Our (complex physical product in a combined design office / factory) method: 10 minute chat together in the morning, identify any problems we'd like help with, anyone can ask to change focus at any time. Sometimes a team works on the same problem, usually people take sole responsibility for something on their own but take it from and bring it back to the group to keep everyone vaguely aware of where things are going. We may state what we think we'll get sorted for the day and what we're aiming for the next few days or week. Rarely do we look beyond a few days because it's too vague/unrealiable. At the end of the week we quickie summarize what got done by email (way shorter/higher level than git logs). If there's an over-arching goal or time pressure everyone is informed and we work toward it. No forms or friction for lateness, leave, lunch, ordering stuff, printing, etc. People are judged on commitment, ideas and progress. Factory floor and equipment, design office and electronics lab all on site.

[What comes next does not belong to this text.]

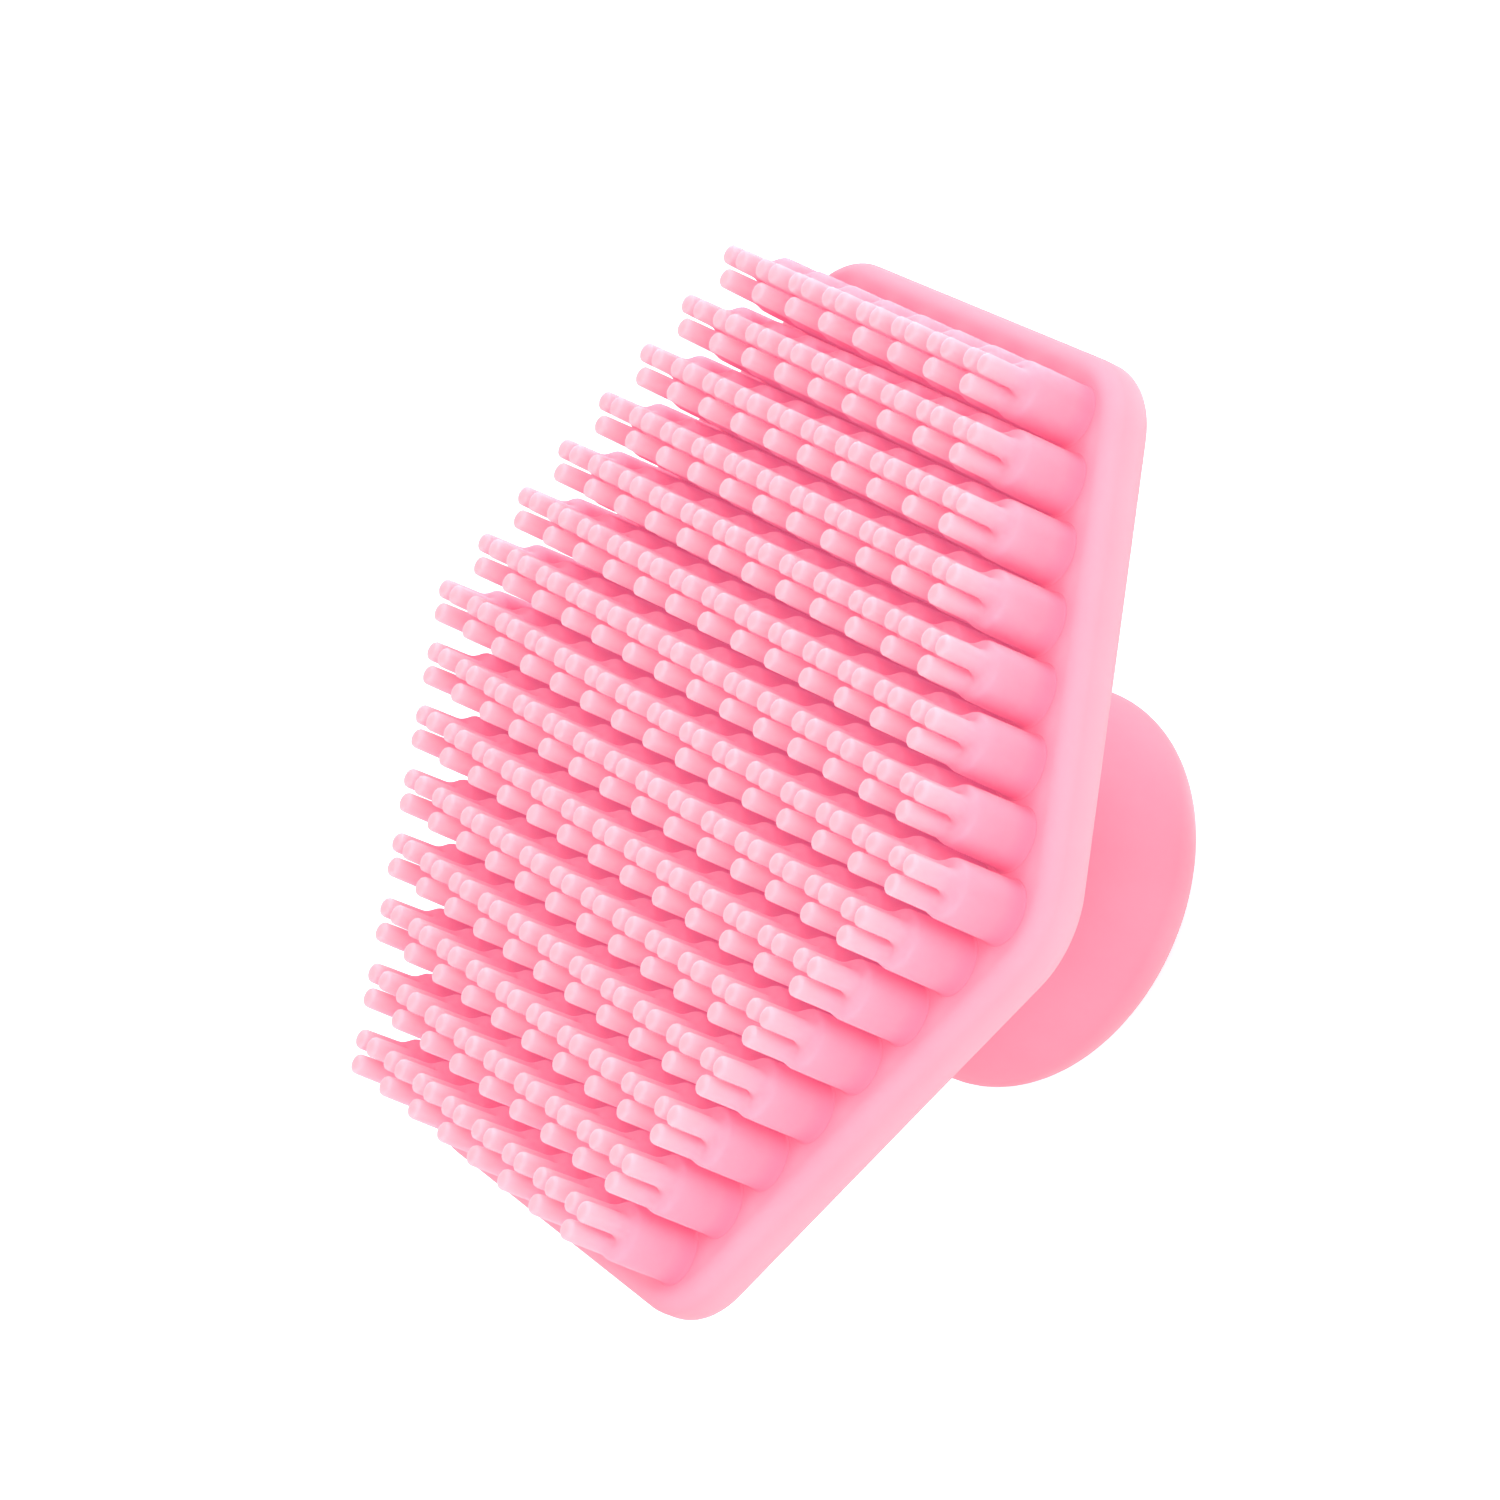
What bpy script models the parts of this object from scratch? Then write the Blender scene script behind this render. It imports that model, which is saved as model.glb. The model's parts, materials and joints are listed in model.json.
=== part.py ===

No management except keeping a weekly journal for the team's aggregate progress, setting some priorities start of week, and compressing updates to stakeholders. Oh yeah, and mobile devices are locked in a cabinet at the front door during work hours - if you don't like it work somewhere else or take the day off.

Xiol32|1 year ago

The phone thing is weird given you treat everyone like adults otherwise.

AntonCTO|1 year ago

In good hands, any product development process works well; in bad hands, any product development process fails. It is not about processes, methodologies, or frameworks - it is about people and what people do.